Il tema «verde» nella cultura di massa
Nonostante il fallimento di numerose politiche, l’ambiente, l’ecologia, l’effetto serra sono entrati prepotentemente nel dibattito politico e culturale, in Occidente ma non solo. Tra il 2008 e oggi, anni in cui la recessione ha oscurato la determinazione dei governi a intervenire a favore dell’ambiente, sono stati pubblicati nel mondo almeno 150 romanzi che parlano di cambiamenti climatici. È la cosiddetta climate-fiction, cli-fi, segno che il tema è ormai radicato nel discorso pubblico. D’altra parte, la raccolta differenziata dei rifiuti ha fato passi avanti enormi; la discussione nelle scuole e nelle famiglie ha introdotto milioni di ragazzi ai temi dell’ecologia come mai era successo in passato; le iniziative internazionali, compresa la Giornata dell’Ambiente, tengono accesa l’attenzione pubblica; persino l’amore per l’automobile tra i giovani dà segni di cedimento. Rimangono problemi seri, ma i temi ambientali sono entrati nella cultura per restarci.

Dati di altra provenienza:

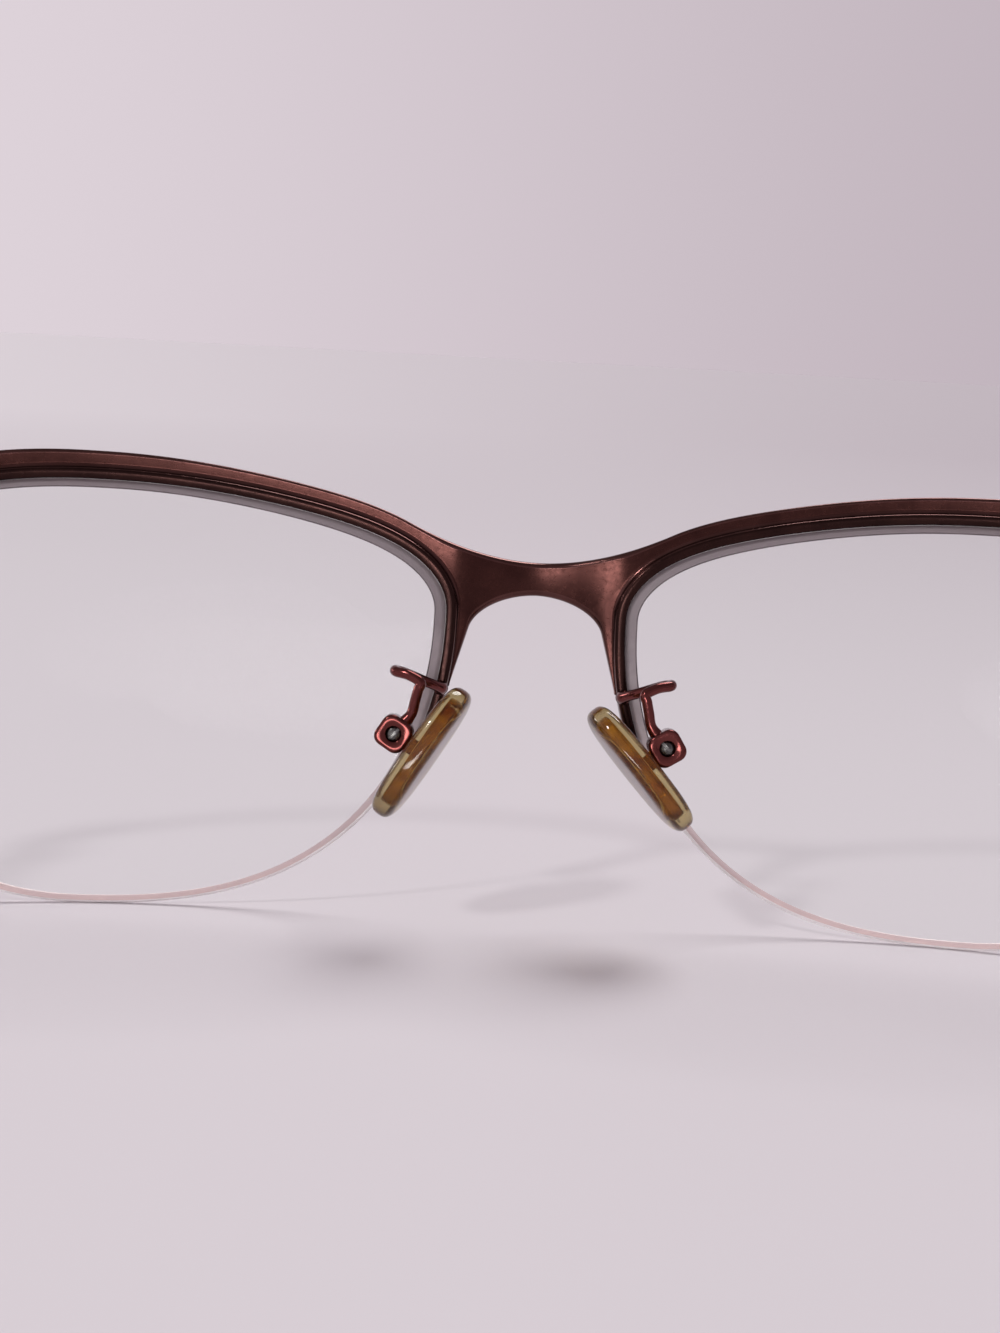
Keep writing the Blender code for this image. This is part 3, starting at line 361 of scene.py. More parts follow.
def loft(rings, closed=True):
    """Joins rings of equal count one after the other."""
    shape = bmesh.new()
    loops = [[shape.verts.new(p) for p in ring] for ring in rings]
    for first, second in zip(loops, loops[1:]):
        for i in range(len(first)):
            j = (i + 1) % len(first)
            shape.faces.new((first[i], first[j], second[j], second[i]))
    if closed:
        shape.faces.new(loops[0][::-1])
        shape.faces.new(loops[-1])
    shape.verts.ensure_lookup_table()
    shape.faces.ensure_lookup_table()
    return shape


def to_mesh(shape, sharp=35.0):
    bmesh.ops.remove_doubles(shape, verts=shape.verts, dist=1e-8)
    bmesh.ops.recalc_face_normals(shape, faces=shape.faces)
    mesh = bpy.data.meshes.new("mesh")
    shape.to_mesh(mesh)
    shape.free()
    mesh.shade_smooth()
    mesh.set_sharp_from_angle(angle=math.radians(sharp))
    return mesh


def turned(profile, sides):
    """A solid of revolution about Z, from a profile that starts and ends on the axis."""
    shape = bmesh.new()
    verts = [shape.verts.new((radius, 0, height)) for radius, height in profile]
    edges = [shape.edges.new(pair) for pair in zip(verts, verts[1:])]
    bmesh.ops.spin(
        shape, geom=verts + edges, steps=sides, use_merge=True,
        axis=(0, 0, 1), cent=(0, 0, 0), angle=math.tau,
    )
    bmesh.ops.remove_doubles(shape, verts=shape.verts, dist=1e-7)
    bmesh.ops.dissolve_degenerate(shape, edges=shape.edges, dist=1e-8)
    return to_mesh(shape)


def block(size, centre):
    shape = bmesh.new()
    bmesh.ops.create_cube(shape, size=1.0)
    bmesh.ops.scale(shape, vec=size, verts=shape.verts)
    bmesh.ops.translate(shape, vec=centre, verts=shape.verts)
    return to_mesh(shape)


def moved(mesh, matrix):
    mesh.transform(matrix)
    return mesh


def round_edges(body, width, segments, angle):
    rounding = body.modifiers.new("rounding", "BEVEL")
    rounding.width = width
    rounding.segments = segments
    rounding.limit_method = "ANGLE"
    rounding.angle_limit = math.radians(angle)


def bake(mesh, cutters=(), joined=(), bevel=0.0, segments=3, angle=35.0):
    """Applies unions, cuts and a rounded bevel to a mesh."""
    body = placed("blank", mesh)
    helpers = []
    for operation, meshes in (("UNION", joined), ("DIFFERENCE", cutters)):
        for other in meshes:
            helpers.append(placed("cutter", other))
            cut = body.modifiers.new("cut", "BOOLEAN")
            cut.operation = operation
            cut.object = helpers[-1]
    if bevel > 0:
        round_edges(body, bevel, segments, angle)
        body.modifiers.new("even", "WEIGHTED_NORMAL").keep_sharp = True
    graph = bpy.context.evaluated_depsgraph_get()
    graph.update()
    made = bpy.data.meshes.new_from_object(body.evaluated_get(graph))
    for spare in (body, *helpers):
        bpy.data.objects.remove(spare, do_unlink=True)
    return made


def tube(points, radii, sides):
    """A round tube through the points, with a radius at each."""
    rings = []
    normal = Vector((0.3, 0.2, 1.0))
    for i, point in enumerate(points):
        along = (points[min(i + 1, len(points) - 1)] - points[max(i - 1, 0)]).normalized()
        normal = (normal - along * normal.dot(along)).normalized()
        side = along.cross(normal)
        turns = [normal * c + side * s for c, s in map(cos_sin, full_turn(sides))]
        rings.append([point + turn * radii[i] for turn in turns])
    return to_mesh(loft(rings), 50)


def through(points, per_span):
    """A smooth Catmull-Rom curve through the points."""
    ends = [2 * points[0] - points[1], *points, 2 * points[-1] - points[-2]]
    found = []
    for a, b, c, d in zip(ends, ends[1:], ends[2:], ends[3:]):
        for i in range(per_span):
            x = i / per_span
            bend = (2 * a - 5 * b + 4 * c - d) * x * x + (3 * b - 3 * c + d - a) * x**3
            found.append(0.5 * (2 * b + (c - a) * x + bend))
    return found + [points[-1].copy()]


# Materials


def span(tree, value, low, high, to_low=0.0, to_high=1.0):
    """The value brought from low..high to to_low..to_high, and held there."""
    made = tree.nodes.new("ShaderNodeMapRange")
    ends = {"From Min": low, "From Max": high, "To Min": to_low, "To Max": to_high}
    for name, end in ends.items():
        made.inputs[name].default_value = end
    tree.links.new(value, made.inputs["Value"])
    return made.outputs["Result"]


def component(tree, vector, axis):
    apart = tree.nodes.new("ShaderNodeSeparateXYZ")
    tree.links.new(vector, apart.inputs["Vector"])
    return apart.outputs[axis]


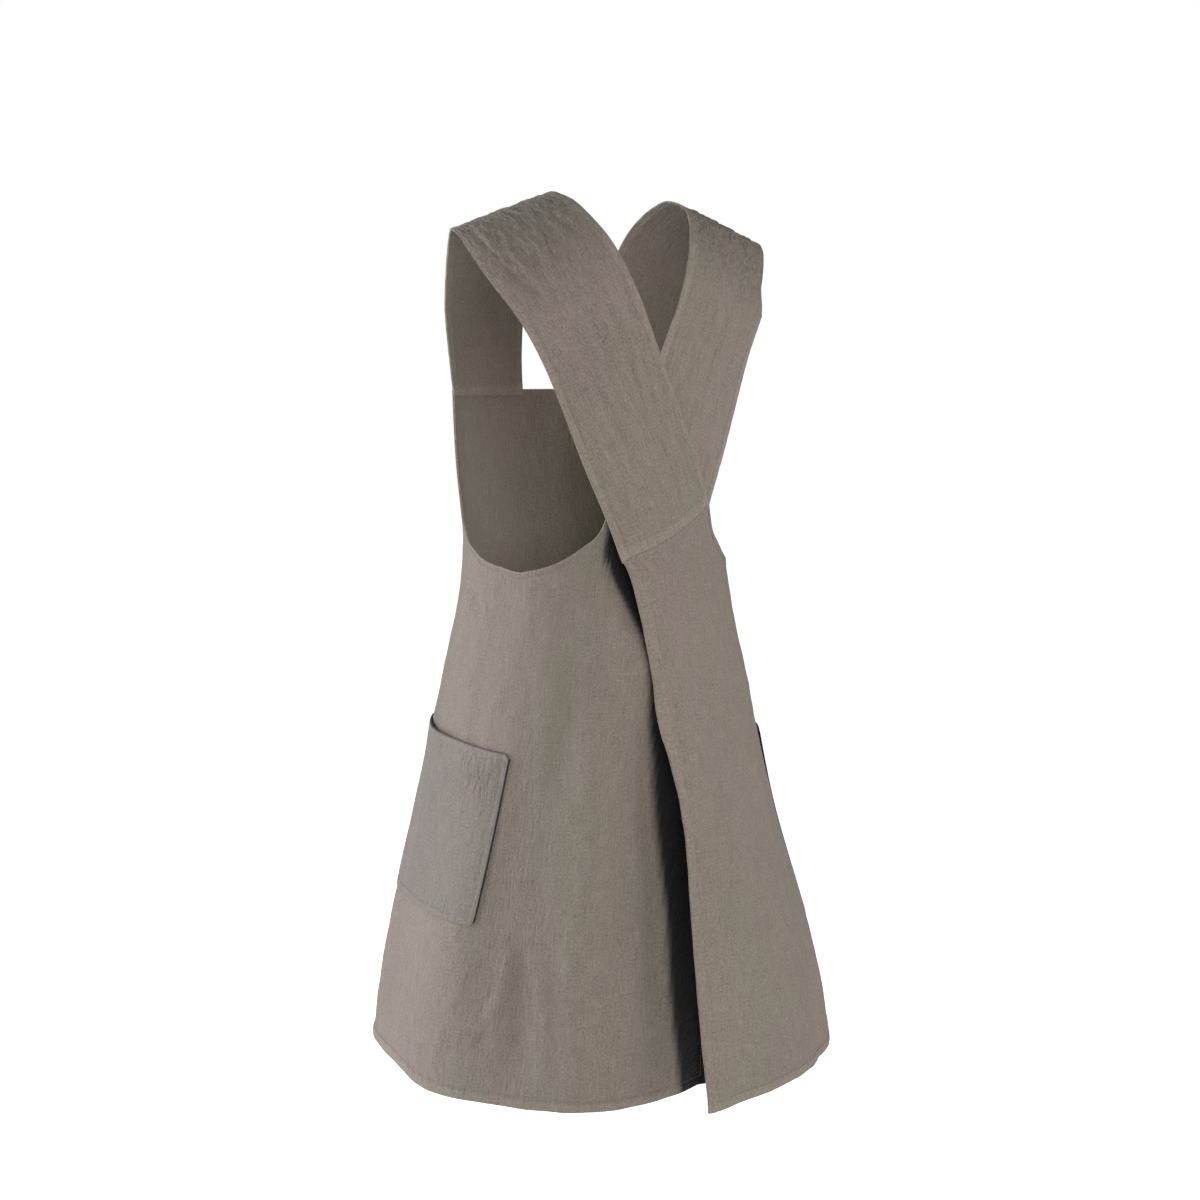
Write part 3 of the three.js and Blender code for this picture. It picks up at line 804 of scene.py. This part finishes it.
# Straps
strapCloth = {
    "wall": 0.0013,
    "hemWall": 0.0020,
    "topWidth": 0.118,
    "seamWidth": 0.130,
    "halfSpan": 0.133,
    "backLength": 0.419,
    "frontLength": 0.285,
    "layer": 0.007,
    "shoulderFall": 0.047,
    "bladeDrop": 0.124,
    "seamGap": 0.0003,
    "frontTuck": 0.007,
    "edgeHem": 0.0085,
    "seamBand": 0.012,
    "rows": 330,
    "columns": 44,
    "crinkleHeight": 0.00200,
    "streakHeight": 0.00130,
    "creaseShare": 1.3,
    "edgeWave": 0.0003,
    "grooveDepth": 0.00065,
    "baseCrinkle": 0.35,
    "shoulderCrinkle": 1.7,
    "edgeWear": 0.75,
    "endWear": 0.9,
    "cornerWear": 1.4,
}
# The roll over a shoulder, in shares of bladeDrop
shoulderRoll = {
    "along": [-2.30, -1.77, -1.27, -0.85, -0.47, -0.16, 0.00, 0.16, 0.34, 0.55, 0.84, 1.10, 1.39],
    "deep": [-1.03, -1.00, -0.87, -0.65, -0.36, -0.08, 0.08, 0.25, 0.43, 0.58, 0.74, 0.82, 0.86],
    "drop": [1.73, 1.21, 0.73, 0.36, 0.11, -0.015, -0.025, 0.01, 0.08, 0.225, 0.47, 0.72, 1.00],
}
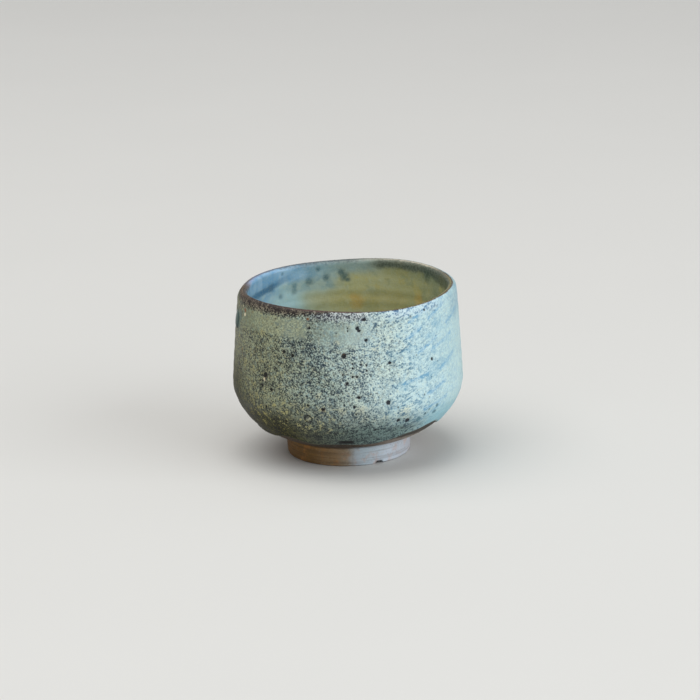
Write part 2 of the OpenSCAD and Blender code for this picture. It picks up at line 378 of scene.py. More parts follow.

Il clima cambia: niente panico
Sul fatto che i cambiamenti climatici — il più grande tema ambientale degli ultimi anni — abbiano in qualche modo a che fare con l’attività umana, con l’emissione di gas a effetto serra, c’è ormai un vasto consenso scientifico. Detto questo, più che dare retta ai film catastrofisti e alle analisi da fine della civiltà, è forse opportuno metterli in prospettiva. Molti economisti — citati da Lomborg — calcolano che l’aumento delle temperature sul pianeta avrà un impatto negativo sulla vita e sulle economie, ma solo nel lungo periodo. Sul breve, un grado medio in più avrà probabilmente effetti benefici, almeno in alcune aree del mondo. Secondo un’analisi circolata tra studiosi, gli effetti negativi inizieranno a essere prevalenti nel 2070. Uno dei modelli predittivi più seguiti, elaborato da William Nordhaus all’università di Yale, calcola che il costo del riscaldamento climatico sarà di 33 mila miliardi di dollari nei prossimi 200 anni: su un totale di Prodotto lordo mondiale di 2.200 mila miliardi, cioè l’1,5%. Non poco, ma nemmeno la catastrofe. Soprattutto, qualcosa che ci consente di ragionare e intervenire sul problema senza farci prendere da panico. Ad esempio, ci permette di cambiare strategia rispetto a quella, sostanzialmente fallita, seguita al Protocollo di Kyoto che stabiliva limiti alle emissioni per alcuni Paesi. L’obiettivo era limitare l’aumento delle emissioni globali di gas serra del 36,6% rispetto ai livelli del 1990: il risultato è che sono cresciute del 45,4% e senza Kyoto sarebbero state di solo mezzo punto percentuale più alte, al 45,9% (dati del Copenhagen Consensus). Sforzo enorme per risultati modesti.
Le cose più urgenti da fare subito
Uno dei problemi più urgenti da affrontare nel mondo riguarda l’inquinamento dell’acqua e dell’aria, in particolare nei Paesi poveri e in quelli emergenti, che provoca sei milioni di morti ogni anno, secondo l’Organizzazione mondiale della Sanità. Gli aiuti tecnologici dai Paesi ricchi, in questo caso, possono dare risultati notevoli. Alla fine, però, come per Londra e Milano, lo smog se ne andrà da Pechino quando la capitale cinese sarà più ricca e userà tenologie più avanzate. Le soluzioni migliori per l’ambiente, comprese qualità dell’aria e dell’acqua, stanno infatti nella crescita economica e culturale: senza queste, i poveri indiani continueranno a bruciare copertoni e molti africani concime animale.
Riassunto: nervi saldi, il mondo non sta finendo.